**WHAT YOU HAVE TO DO**
Output each line of the material exactly as it stands.

**DATA SECTION**
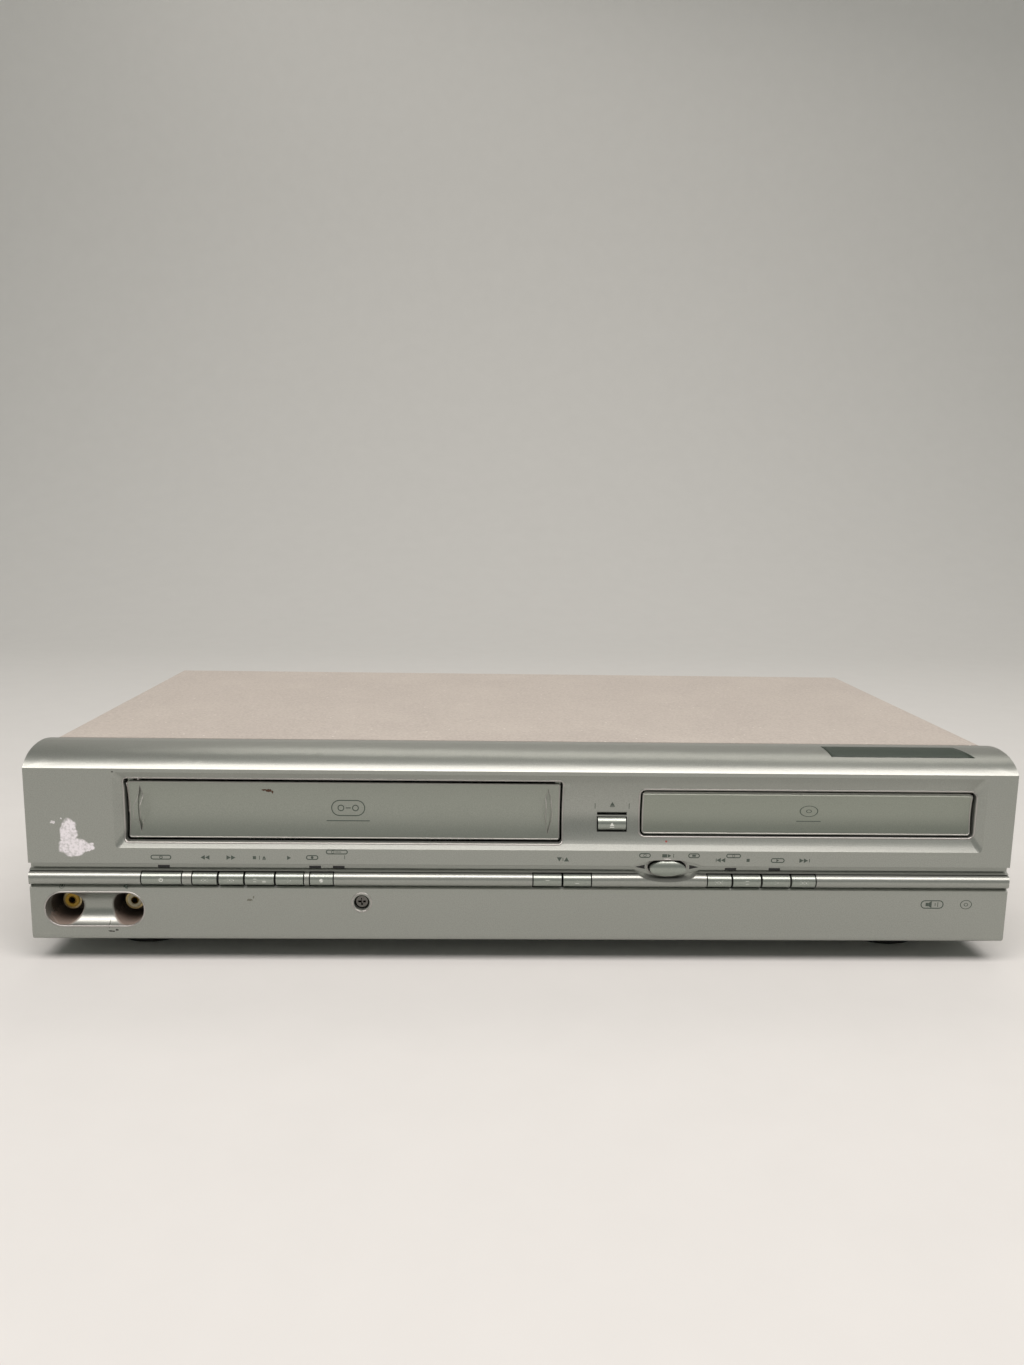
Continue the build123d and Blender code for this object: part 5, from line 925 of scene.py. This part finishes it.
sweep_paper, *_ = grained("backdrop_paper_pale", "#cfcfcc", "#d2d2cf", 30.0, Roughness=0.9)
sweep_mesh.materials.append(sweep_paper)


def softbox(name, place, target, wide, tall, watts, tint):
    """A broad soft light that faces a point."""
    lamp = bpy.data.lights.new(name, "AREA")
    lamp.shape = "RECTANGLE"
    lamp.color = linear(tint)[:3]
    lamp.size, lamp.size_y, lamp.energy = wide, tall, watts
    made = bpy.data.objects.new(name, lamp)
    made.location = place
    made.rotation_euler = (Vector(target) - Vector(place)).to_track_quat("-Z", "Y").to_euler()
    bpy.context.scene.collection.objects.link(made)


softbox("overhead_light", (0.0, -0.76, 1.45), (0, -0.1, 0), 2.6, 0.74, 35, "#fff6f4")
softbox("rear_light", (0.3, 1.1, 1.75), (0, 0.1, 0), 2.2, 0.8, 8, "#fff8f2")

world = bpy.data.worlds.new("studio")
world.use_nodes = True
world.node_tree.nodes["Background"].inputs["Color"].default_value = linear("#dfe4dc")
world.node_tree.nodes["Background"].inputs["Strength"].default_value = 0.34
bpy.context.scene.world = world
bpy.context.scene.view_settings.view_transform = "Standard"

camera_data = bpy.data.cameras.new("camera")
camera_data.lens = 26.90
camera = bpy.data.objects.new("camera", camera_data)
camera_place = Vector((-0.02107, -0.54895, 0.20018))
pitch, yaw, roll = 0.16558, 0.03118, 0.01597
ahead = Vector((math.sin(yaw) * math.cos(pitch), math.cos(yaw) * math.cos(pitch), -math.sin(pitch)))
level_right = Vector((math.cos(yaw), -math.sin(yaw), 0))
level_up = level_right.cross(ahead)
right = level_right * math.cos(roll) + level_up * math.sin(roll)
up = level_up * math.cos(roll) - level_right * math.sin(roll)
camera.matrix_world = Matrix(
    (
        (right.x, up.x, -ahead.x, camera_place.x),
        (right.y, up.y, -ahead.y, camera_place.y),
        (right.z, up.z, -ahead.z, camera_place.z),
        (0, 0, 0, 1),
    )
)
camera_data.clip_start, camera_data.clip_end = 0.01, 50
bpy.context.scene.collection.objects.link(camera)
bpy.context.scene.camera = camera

**REPLY TO THE TASK**
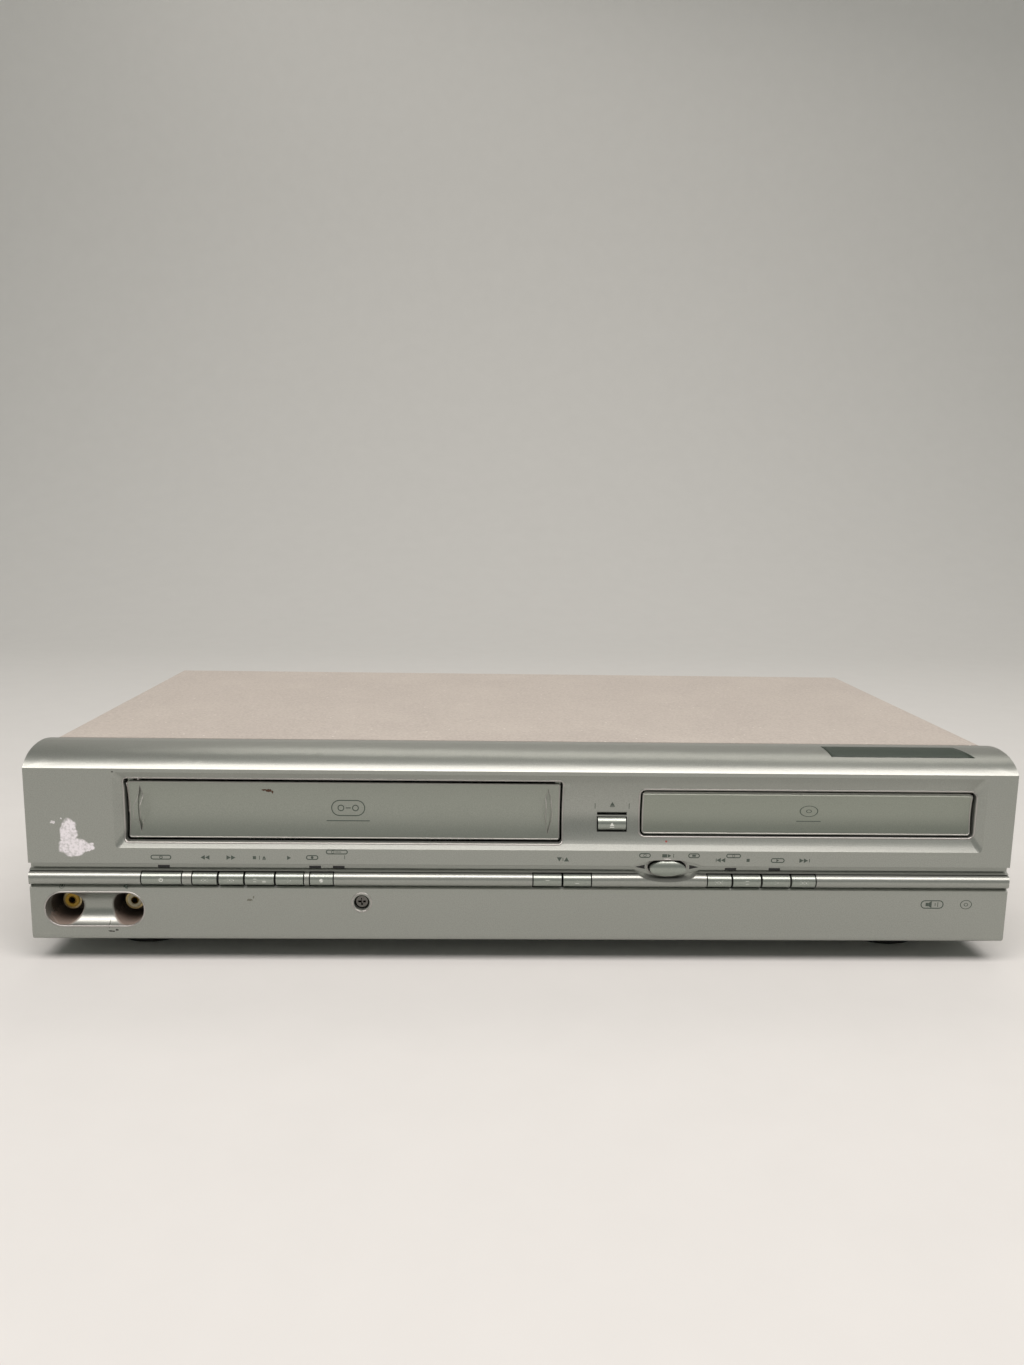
Continue the build123d and Blender code for this object: part 5, from line 925 of scene.py. This part finishes it.
sweep_paper, *_ = grained("backdrop_paper_pale", "#cfcfcc", "#d2d2cf", 30.0, Roughness=0.9)
sweep_mesh.materials.append(sweep_paper)


def softbox(name, place, target, wide, tall, watts, tint):
    """A broad soft light that faces a point."""
    lamp = bpy.data.lights.new(name, "AREA")
    lamp.shape = "RECTANGLE"
    lamp.color = linear(tint)[:3]
    lamp.size, lamp.size_y, lamp.energy = wide, tall, watts
    made = bpy.data.objects.new(name, lamp)
    made.location = place
    made.rotation_euler = (Vector(target) - Vector(place)).to_track_quat("-Z", "Y").to_euler()
    bpy.context.scene.collection.objects.link(made)


softbox("overhead_light", (0.0, -0.76, 1.45), (0, -0.1, 0), 2.6, 0.74, 35, "#fff6f4")
softbox("rear_light", (0.3, 1.1, 1.75), (0, 0.1, 0), 2.2, 0.8, 8, "#fff8f2")

world = bpy.data.worlds.new("studio")
world.use_nodes = True
world.node_tree.nodes["Background"].inputs["Color"].default_value = linear("#dfe4dc")
world.node_tree.nodes["Background"].inputs["Strength"].default_value = 0.34
bpy.context.scene.world = world
bpy.context.scene.view_settings.view_transform = "Standard"

camera_data = bpy.data.cameras.new("camera")
camera_data.lens = 26.90
camera = bpy.data.objects.new("camera", camera_data)
camera_place = Vector((-0.02107, -0.54895, 0.20018))
pitch, yaw, roll = 0.16558, 0.03118, 0.01597
ahead = Vector((math.sin(yaw) * math.cos(pitch), math.cos(yaw) * math.cos(pitch), -math.sin(pitch)))
level_right = Vector((math.cos(yaw), -math.sin(yaw), 0))
level_up = level_right.cross(ahead)
right = level_right * math.cos(roll) + level_up * math.sin(roll)
up = level_up * math.cos(roll) - level_right * math.sin(roll)
camera.matrix_world = Matrix(
    (
        (right.x, up.x, -ahead.x, camera_place.x),
        (right.y, up.y, -ahead.y, camera_place.y),
        (right.z, up.z, -ahead.z, camera_place.z),
        (0, 0, 0, 1),
    )
)
camera_data.clip_start, camera_data.clip_end = 0.01, 50
bpy.context.scene.collection.objects.link(camera)
bpy.context.scene.camera = camera